8. Frequently Asked Questions (FAQ)
8.1. If I sign a plea agreement, can I still appeal?
Yes. The judgment by which the court approves or rejects the plea agreement may be appealed under Article 488 CPC. However, the appeal does not turn the procedure into a full ordinary trial: evidence is not taken again in full and the debate focuses mainly on legality and proportionality, not on a fresh comprehensive examination of guilt.
8.2. Can I benefit from the simplified procedure if I do not admit all the facts?
No. A core condition of the simplified procedure is full admission of all the facts as described in the indictment. If your admission is only partial or your version fundamentally contradicts the indictment, the court has strong grounds to reject the request and order an ordinary trial.
8.3. What happens if the court rejects the request for a simplified trial?

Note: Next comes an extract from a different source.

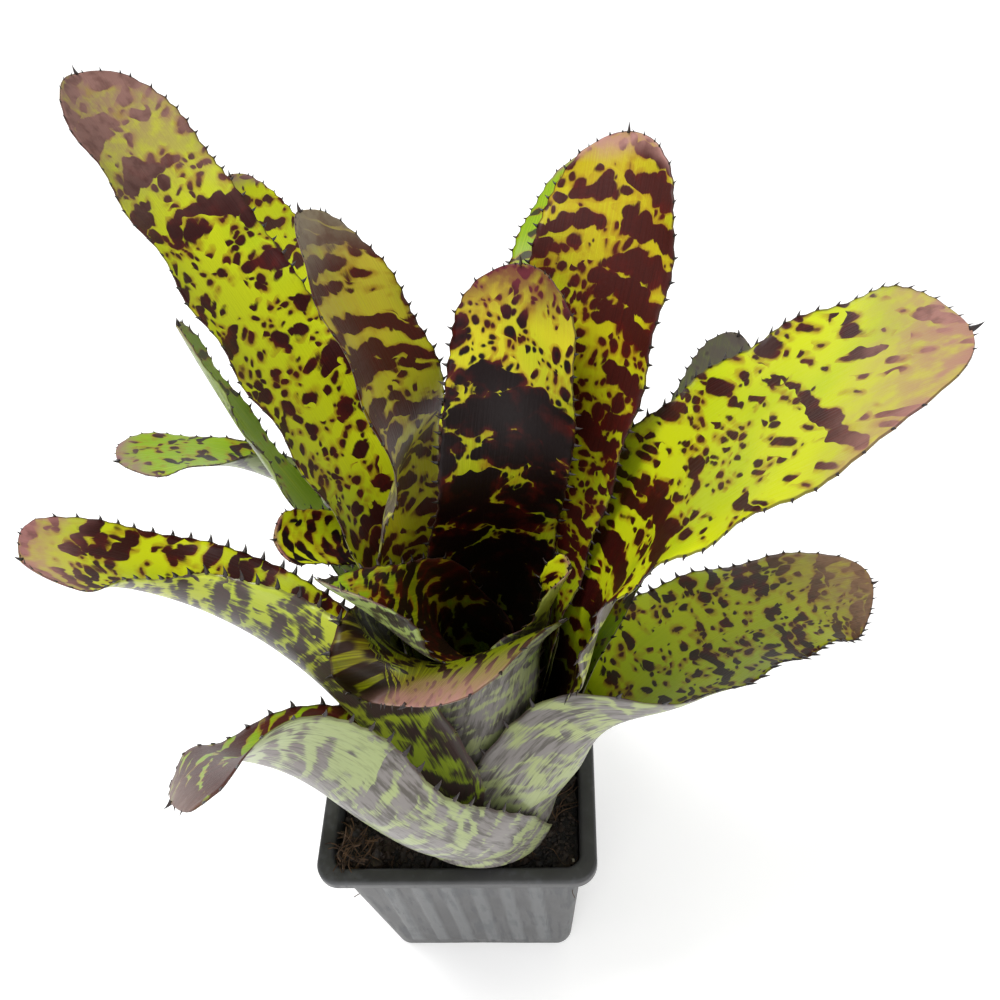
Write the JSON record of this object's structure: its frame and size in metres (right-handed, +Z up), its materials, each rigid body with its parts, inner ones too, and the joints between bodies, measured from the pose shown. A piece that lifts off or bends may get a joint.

If the court rejects the request, the case continues under the ordinary procedure, with full evidence being taken (witnesses, experts etc.), in accordance with Article 374(5)–(12) CPC. The initial admission remains recorded, but the court will decide on the basis of all the evidence. The defence strategy must be recalibrated together with your lawyer.
8.4. Can I sign a plea agreement only for some of the offences?
Yes. Article 479 CPC allows, under certain conditions, a plea agreement covering only some of the offences for which the criminal action was initiated. However, the situation becomes complex in multi-count or multi-defendant cases, and the overall strategy must be carefully planned to avoid unintended consequences in related proceedings.
8.5. Is there an absolutely “better” option: plea agreement or simplified procedure?
There is no universally better option. A plea agreement can be very advantageous in cases where the evidence is extremely strong and media exposure is high; the simplified procedure may be preferable where you want to keep the centre of gravity at the court and benefit from the reduction under Article 396(10) CPC. In other cases, it may be wiser not to use any of these special procedures and to go for a full trial with all defence tools available.